EXERCISE OBJECTIVE
Spot every line with the word "scene" and return it.

DATA PROVIDED
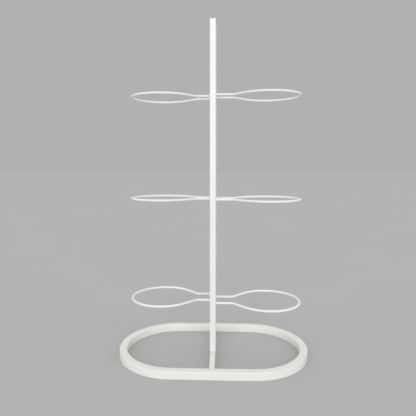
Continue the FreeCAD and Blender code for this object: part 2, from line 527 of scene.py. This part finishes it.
def make_powder_coat_group():
    """Baked powder: orange peel, a faint cloudiness and a rare speck."""
    group = new_group("powder_coat",
                      [("Colour", "NodeSocketColor", (0.86, 0.86, 0.85, 1)),
                       ("Peel Scale", "NodeSocketFloat", 420.0),
                       ("Peel Depth", "NodeSocketFloat", 0.00002),
                       ("Roughness", "NodeSocketFloat", 0.36)],
                      [("Colour", "NodeSocketColor"), ("Roughness", "NodeSocketFloat"),
                       ("Normal", "NodeSocketVector")])
    nodes = Nodes(group)
    given = nodes.add("NodeGroupInput").outputs
    result = nodes.add("NodeGroupOutput").inputs
    place = nodes.add("ShaderNodeTexCoord").outputs["Object"]

    cloud = nodes.noise(place, 14, 3)
    speck = nodes.add("ShaderNodeTexVoronoi")
    nodes.set(speck, Scale=160)
    nodes.join(place, speck.inputs["Vector"])
    is_small = nodes.ramp(speck.outputs["Distance"], 0.05, 0.09, 1, 0)
    is_rare = nodes.ramp(speck.outputs["Color"], 0.80, 0.81)
    specks = nodes.math("MULTIPLY", is_small, is_rare)
    clouded = nodes.mix(nodes.ramp(cloud, 0.35, 0.7, 0, 0.06), given["Colour"],
                        (0.62, 0.62, 0.60, 1))
    nodes.join(nodes.mix(nodes.math("MULTIPLY", specks, 0.35), clouded,
                         (0.40, 0.39, 0.37, 1)), result["Colour"])

    satin = nodes.ramp(nodes.noise(place, 60, 2), 0.3, 0.7, -0.04, 0.05)
    nodes.join(nodes.math("ADD", given["Roughness"], satin), result["Roughness"])

    peel = nodes.add("ShaderNodeTexNoise")
    nodes.set(peel, Detail=1.5, Roughness=0.45)
    nodes.join(place, peel.inputs["Vector"])
    nodes.join(given["Peel Scale"], peel.inputs["Scale"])
    nodes.join(nodes.bump(peel.outputs["Fac"], given["Peel Depth"]), result["Normal"])
    return group


def make_scuff_group():
    """Faint rubbed streaks in a coat, put out as a mask."""
    group = new_group("scuffs",
                      [("Stretch", "NodeSocketVector", (20.0, 20.0, 200.0)),
                       ("Amount", "NodeSocketFloat", 0.5)],
                      [("Mask", "NodeSocketFloat")])
    nodes = Nodes(group)
    given = nodes.add("NodeGroupInput").outputs
    result = nodes.add("NodeGroupOutput").inputs
    place = nodes.add("ShaderNodeTexCoord").outputs["Object"]
    grain = nodes.stretched(place, given["Stretch"])
    streaks = nodes.ramp(nodes.noise(grain, 1, 4, 0.6), 0.56, 0.72)
    patches = nodes.ramp(nodes.noise(place, 18, 1), 0.5, 0.65)
    both = nodes.math("MULTIPLY", streaks, patches)
    nodes.join(nodes.math("MULTIPLY", both, given["Amount"]), result["Mask"])
    return group


# ------------------------------------------------------------------ materials

def new_material(name, **plain):
    """A Principled material; constants go straight onto the shader's sockets."""
    material = bpy.data.materials.new(name)
    material.use_nodes = True
    shader = material.node_tree.nodes["Principled BSDF"]
    for key, value in plain.items():
        shader.inputs[key.replace("_", " ")].default_value = value
    return material, shader, Nodes(material.node_tree)


def placed_group(nodes, group, **values):
    return nodes.set(nodes.add("ShaderNodeGroup", node_tree=group), **values)


def foot_shadow_and_darkening_mask(nodes):
    """Where the post's foot is darker: a painted shadow line at the joint, and above it the
    post darker towards the bottom.
    """
    place = nodes.add("ShaderNodeTexCoord").outputs["Object"]
    split = nodes.add("ShaderNodeSeparateXYZ")
    nodes.join(place, split.inputs["Vector"])
    height = split.outputs["Z"]
    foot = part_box("post_tube")[0][2]
    # painted shadow line where the post meets the crossbar
    shadow_line = nodes.ramp(height, *(foot + h for h in painted_joint_shadow), joint_shadow_darkness, 0)
    # the post darker towards the bottom
    darker_low = nodes.ramp(height, *low_darkening_heights, low_darkening, 0)
    return nodes.math("MAXIMUM", shadow_line, darker_low)


def coat_material(name, colour, peel_scale, peel_depth, roughness, stretch, scuffed,
                  foot_shade=None):
    """White powder coat over steel, with a few rubbed streaks and perhaps, at the foot, a
    painted shadow line and a darker lower part.
    """
    material, shader, nodes = new_material(name, Coat_Weight=0.2, Coat_Roughness=0.18)
    coat = placed_group(nodes, powder_coat, Colour=(*colour, 1), Peel_Scale=peel_scale,
                        Peel_Depth=peel_depth, Roughness=roughness)
    scuffs = placed_group(nodes, scuff_marks, Stretch=stretch, Amount=scuffed)
    mask = scuffs.outputs["Mask"]
    worn_and_shaded = nodes.mix(mask, coat.outputs["Colour"], (0.55, 0.54, 0.52, 1))
    if foot_shade:
        # on the post, a painted shadow line at the foot and a darker lower part go into the
        # colour
        worn_and_shaded = nodes.mix(foot_shadow_and_darkening_mask(nodes), worn_and_shaded, foot_shade)
    nodes.join(worn_and_shaded, shader.inputs["Base Color"])
    nodes.join(nodes.math("SUBTRACT", coat.outputs["Roughness"],
                          nodes.math("MULTIPLY", mask, 0.25)), shader.inputs["Roughness"])
    nodes.join(coat.outputs["Normal"], shader.inputs["Normal"])
    return material


def plug_material():
    """Moulded plastic with a fine spark-eroded grain."""
    material, shader, nodes = new_material("plug_plastic")
    place = nodes.add("ShaderNodeTexCoord").outputs["Object"]
    nodes.join(nodes.mix(nodes.noise(place, 40, 2), (0.84, 0.84, 0.82, 1),
                         (0.80, 0.80, 0.78, 1)), shader.inputs["Base Color"])
    nodes.join(nodes.ramp(nodes.noise(place, 300, 2), 0.3, 0.7, 0.5, 0.62),
               shader.inputs["Roughness"])
    nodes.join(nodes.bump(nodes.noise(place, 2500, 2), 0.02 * MM), shader.inputs["Normal"])
    return material


def steel_material(name, bright, dark, roughness):
    """Bare or zinc-plated steel: cloudy tone and fine turned lines."""
    material, shader, nodes = new_material(name, Metallic=1.0)
    place = nodes.add("ShaderNodeTexCoord").outputs["Object"]
    cloud = nodes.ramp(nodes.noise(place, 120, 4), 0.35, 0.65)
    nodes.join(nodes.mix(cloud, (*bright, 1), (*dark, 1)), shader.inputs["Base Color"])
    nodes.join(nodes.ramp(cloud, 0, 1, roughness, roughness + 0.12),
               shader.inputs["Roughness"])
    lines = nodes.noise(nodes.stretched(place, (300, 300, 6000)), 1, 2)
    nodes.join(nodes.bump(lines, 0.01 * MM), shader.inputs["Normal"])
    return material


powder_coat = make_powder_coat_group()
scuff_marks = make_scuff_group()
materials = {
    "base_coat": coat_material("base_coat", (0.86, 0.868, 0.828), 380, 0.12 * MM, 0.34,
                               (14, 14, 260), 0.10),
    # the post's colour carries a painted shadow line at its foot and is darker towards the
    # bottom
    "post_coat": coat_material("post_coat", (0.90, 0.903, 0.885), 380, 0.12 * MM, 0.34,
                               (200, 200, 10), 0.05, foot_shade=(0.5, 0.49, 0.46, 1)),
    "rod_coat": coat_material("rod_coat", (0.90, 0.903, 0.885), 600, 0.05 * MM, 0.32,
                              (60, 60, 400), 0.08),
    "weld_coat": coat_material("weld_coat", (0.84, 0.847, 0.81), 900, 0.10 * MM, 0.42,
                               (60, 60, 60), 0.03),
    "plug_plastic": plug_material(),
    "zinc_steel": steel_material("zinc_steel", (0.66, 0.67, 0.68), (0.52, 0.53, 0.54), 0.26),
    "plain_steel": steel_material("plain_steel", (0.34, 0.34, 0.35), (0.2, 0.2, 0.21), 0.45),
}


# ------------------------------------------------------------------ stage

floor_tone = (0.53, 0.53, 0.527)
world_tone = (0.44, 0.44, 0.44)
camera_place = (0.0261, -1.1093, 0.5055)
camera_down = 2.063               # degrees below level
camera_left = 2.063               # degrees left of straight back


def make_camera():
    data = bpy.data.cameras.new("camera")
    data.sensor_width = 36.0
    data.lens = 36.09
    data.shift_y = -0.0686
    camera = bpy.data.objects.new("camera", data)
    bpy.context.scene.collection.objects.link(camera)
    camera.location = camera_place
    camera.rotation_euler = (math.radians(90 - camera_down), 0, math.radians(camera_left))
    bpy.context.scene.camera = camera


def make_floor():
    floor = add(bpy.ops.mesh.primitive_plane_add, "floor", size=60)
    material, shader, nodes = new_material("floor", Roughness=1.0, Specular_IOR_Level=0.0)
    place = nodes.add("ShaderNodeTexCoord").outputs["Object"]
    tone = nodes.ramp(nodes.noise(place, 3, 2), 0.3, 0.7)
    nodes.join(nodes.mix(tone, (*floor_tone, 1), (*[v * 0.985 for v in floor_tone], 1)),
               shader.inputs["Base Color"])
    floor.data.materials.append(material)
    floor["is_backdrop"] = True


def sun(name, azimuth, elevation, power, softness):
    """Far soft light; azimuth 0 shines from the front, 90 from the right."""
    data = bpy.data.lights.new(name, "SUN")
    data.energy = power
    data.angle = math.radians(softness)
    light = bpy.data.objects.new(name, data)
    bpy.context.scene.collection.objects.link(light)
    light.rotation_euler = (math.radians(90 - elevation), 0, math.radians(azimuth))


def make_surroundings():
    world = bpy.data.worlds.new("world")
    world.use_nodes = True
    background = world.node_tree.nodes["Background"]
    background.inputs["Color"].default_value = (*world_tone, 1)
    background.inputs["Strength"].default_value = 1.0
    bpy.context.scene.world = world
    bpy.context.scene.view_settings.view_transform = "Standard"


# ------------------------------------------------------------------ making

make_camera()
make_floor()
make_surroundings()
sun("front", 0, 15, 1.95, 60)
sun("rear", 180, 30, 0.45, 80)
sun("left", -90, 25, 0.63, 80)
sun("right", 90, 25, 0.65, 80)

fit_out(make_base_tube(), "base_coat", materials["base_coat"], "base_ring")
fit_out(make_seam_weld(), "base_coat", materials["base_coat"], "base_seam_weld")
fit_out(make_plug(), "plug_plastic", materials["plug_plastic"], "post_plug")
for end, node in ((-1, "crossbar_weld_front"), (1, "crossbar_weld_rear")):
    fit_out(make_crossbar_weld(end), "weld_coat", materials["weld_coat"], node)

ring = make_ring()
ring_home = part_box("ring_low_right")
bead = make_ring_bead()
post_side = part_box("post_tube")[1][0]
for tier in TIERS:
    for side_name, side in SIDES.items():
        place = f"{tier}_{side_name}"
        low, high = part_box("ring_" + place)
        centre = Vector(((low[i] + high[i]) / 2 for i in range(3)))
        home = Vector(((ring_home[0][i] + ring_home[1][i]) / 2 for i in range(3)))
        turn = Matrix.Rotation(0 if side > 0 else math.pi, 4, "Z")
        move = Matrix.Translation(centre) @ turn @ Matrix.Translation(-home)
        rod = copied(ring, f"rod_{place}", move)
        fit_out(rod, "rod_coat", materials["rod_coat"], "ring_" + place)
        beads = []
        for leg in (-1, 1):
            spot = Vector((side * post_side, centre.y + leg * neck_spacing / 2, centre.z))
            # No two beads have their ripples in the same place.
            start = Matrix.Rotation(leg * side * 0.6 + centre.z * 9, 4, "X")
            beads.append(copied(bead, "bead", Matrix.Translation(spot) @ start))
        activate(beads[0])
        beads[1].select_set(True)
        bpy.ops.object.join()
        pair = bpy.context.object
        pair.name = f"beads_{place}"
        pair.data.name = pair.name
        fit_out(pair, "weld_coat", materials["weld_coat"], "ring_weld_" + place)
bpy.data.objects.remove(ring)
bpy.data.objects.remove(bead)

slot_of = {row["node"]: row["material_slot"] for row in frame["record"]["subparts"]}
for node in ("base_crossbar", "post_tube", "post_foot_plate", "base_screws", "base_washers"):
    skin = frame["nodes"][node].data
    skin.materials.clear()
    skin.materials.append(materials[slot_of[node]])

boxes = {"cad": cad_box, "visual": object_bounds()}
{name: [list(corner) for corner in box] for name, box in boxes.items()}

EXERCISE RESULT
Continue the FreeCAD and Blender code for this object: part 2, from line 527 of scene.py. This part finishes it.
    bpy.context.scene.collection.objects.link(camera)
    bpy.context.scene.camera = camera
    bpy.context.scene.collection.objects.link(light)
    bpy.context.scene.world = world
    bpy.context.scene.view_settings.view_transform = "Standard"